The caveat is all of the partners must be “eligible” partners for every day of the tax year in which the partnership wants to opt out. Other partnerships and most trusts are ineligible partners for the opt-out provision. Therefore, some partnerships may wish to restructure their ownership in order to be eligible to elect to opt-out each year.

Additional rules on “push-outs” and partnership representatives

A provision also exists to help you avoid the highest tax rate assessment. The new statutes create an election to “push out” the audit adjustments to the review-year partners instead of the adjustment-year partners. That “push out” will avoid the highest rate tax treatment, but will incur a higher interest rate calculation in determining the amount of interest on adjustments. Again, the partnership agreements should reflect selected governance for that election.

A new partnership “god” responsibility is also created under BBA, called the partnership representative (“PR”). The PR now has the authority to bind all partners with respect to the elections and conduct of the audit.

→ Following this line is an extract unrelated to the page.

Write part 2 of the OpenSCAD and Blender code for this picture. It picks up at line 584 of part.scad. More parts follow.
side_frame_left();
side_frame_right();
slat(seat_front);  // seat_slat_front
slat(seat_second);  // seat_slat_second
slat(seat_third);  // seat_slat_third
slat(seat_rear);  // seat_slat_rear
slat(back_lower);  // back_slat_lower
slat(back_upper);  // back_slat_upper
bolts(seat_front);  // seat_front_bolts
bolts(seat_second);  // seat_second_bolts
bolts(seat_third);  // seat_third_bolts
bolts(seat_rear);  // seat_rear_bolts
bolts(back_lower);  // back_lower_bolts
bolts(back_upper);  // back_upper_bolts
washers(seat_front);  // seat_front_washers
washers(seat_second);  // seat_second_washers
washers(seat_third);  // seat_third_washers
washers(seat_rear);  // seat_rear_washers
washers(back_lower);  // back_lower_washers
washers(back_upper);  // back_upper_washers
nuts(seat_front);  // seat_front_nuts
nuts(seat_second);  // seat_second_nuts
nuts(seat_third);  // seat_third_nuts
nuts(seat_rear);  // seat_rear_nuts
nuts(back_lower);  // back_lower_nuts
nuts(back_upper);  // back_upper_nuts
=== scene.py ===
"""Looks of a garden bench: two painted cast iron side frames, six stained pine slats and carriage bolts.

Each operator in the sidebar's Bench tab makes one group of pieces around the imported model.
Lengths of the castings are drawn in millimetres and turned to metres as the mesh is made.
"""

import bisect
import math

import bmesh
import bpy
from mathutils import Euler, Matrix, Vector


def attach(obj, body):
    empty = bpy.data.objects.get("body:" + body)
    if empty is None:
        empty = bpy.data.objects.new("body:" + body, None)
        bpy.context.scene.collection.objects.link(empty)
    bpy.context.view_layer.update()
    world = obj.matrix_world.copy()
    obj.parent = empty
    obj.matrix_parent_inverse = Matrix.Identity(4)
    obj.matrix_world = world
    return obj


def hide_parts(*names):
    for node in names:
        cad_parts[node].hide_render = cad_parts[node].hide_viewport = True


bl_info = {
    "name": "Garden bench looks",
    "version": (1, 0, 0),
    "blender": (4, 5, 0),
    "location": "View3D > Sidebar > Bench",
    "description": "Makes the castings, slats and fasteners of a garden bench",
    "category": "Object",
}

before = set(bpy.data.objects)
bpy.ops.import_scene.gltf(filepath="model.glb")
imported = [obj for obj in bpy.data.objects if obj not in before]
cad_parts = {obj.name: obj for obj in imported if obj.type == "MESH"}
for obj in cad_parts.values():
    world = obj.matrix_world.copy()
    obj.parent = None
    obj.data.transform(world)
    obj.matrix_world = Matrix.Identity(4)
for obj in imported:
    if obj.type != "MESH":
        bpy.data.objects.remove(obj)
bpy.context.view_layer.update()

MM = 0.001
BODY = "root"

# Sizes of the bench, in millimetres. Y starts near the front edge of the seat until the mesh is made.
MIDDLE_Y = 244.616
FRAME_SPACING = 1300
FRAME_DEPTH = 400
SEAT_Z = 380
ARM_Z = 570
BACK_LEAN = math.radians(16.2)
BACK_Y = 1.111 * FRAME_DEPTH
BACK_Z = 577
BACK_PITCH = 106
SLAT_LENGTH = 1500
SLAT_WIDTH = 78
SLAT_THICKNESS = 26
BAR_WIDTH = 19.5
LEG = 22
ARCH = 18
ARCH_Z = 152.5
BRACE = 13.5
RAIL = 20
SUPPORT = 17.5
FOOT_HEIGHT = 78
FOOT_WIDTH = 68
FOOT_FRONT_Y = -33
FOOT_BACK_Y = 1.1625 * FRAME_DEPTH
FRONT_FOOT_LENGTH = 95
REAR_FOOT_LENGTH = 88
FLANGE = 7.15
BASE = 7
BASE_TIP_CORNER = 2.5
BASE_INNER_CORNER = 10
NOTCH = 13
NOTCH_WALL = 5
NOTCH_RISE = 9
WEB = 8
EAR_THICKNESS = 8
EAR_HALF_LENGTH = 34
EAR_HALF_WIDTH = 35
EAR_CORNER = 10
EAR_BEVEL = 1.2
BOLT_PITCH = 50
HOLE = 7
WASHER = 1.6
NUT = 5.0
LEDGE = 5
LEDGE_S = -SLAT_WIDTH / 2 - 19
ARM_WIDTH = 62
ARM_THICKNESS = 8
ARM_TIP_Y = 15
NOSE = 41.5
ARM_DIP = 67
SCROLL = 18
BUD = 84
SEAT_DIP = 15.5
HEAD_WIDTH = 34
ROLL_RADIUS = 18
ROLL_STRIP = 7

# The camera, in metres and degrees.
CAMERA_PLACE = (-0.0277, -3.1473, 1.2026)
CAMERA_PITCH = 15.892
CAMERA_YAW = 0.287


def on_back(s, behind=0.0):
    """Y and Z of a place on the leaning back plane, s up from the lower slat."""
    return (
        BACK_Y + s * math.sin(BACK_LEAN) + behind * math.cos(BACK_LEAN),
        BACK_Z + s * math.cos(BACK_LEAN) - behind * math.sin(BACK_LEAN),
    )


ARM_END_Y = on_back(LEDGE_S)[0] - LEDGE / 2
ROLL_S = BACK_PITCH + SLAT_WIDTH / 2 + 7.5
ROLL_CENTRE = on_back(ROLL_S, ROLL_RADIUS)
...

The PR replaces what used to be a “Tax Matters Partner.”

Partnership agreements must be updated to reflect this new role and establish governance and internal controls over the conduct of the PR. Conflicts of interest may arise over the choice of PR, and the partnership agreement should reflect how those conflicts would be resolved.

Additionally, under Accounting Standards Codification 740, partnerships may be required to accrue taxes for financial reporting purposes. Doing tax provisions on partnerships hasn’t been an issue because taxes were always paid by the individual partners in the past. Under the new audit rules, the partnerships must pay the tax.

In light of these many changes, it is wise to contact your CPA or attorney now to update those partnership agreements.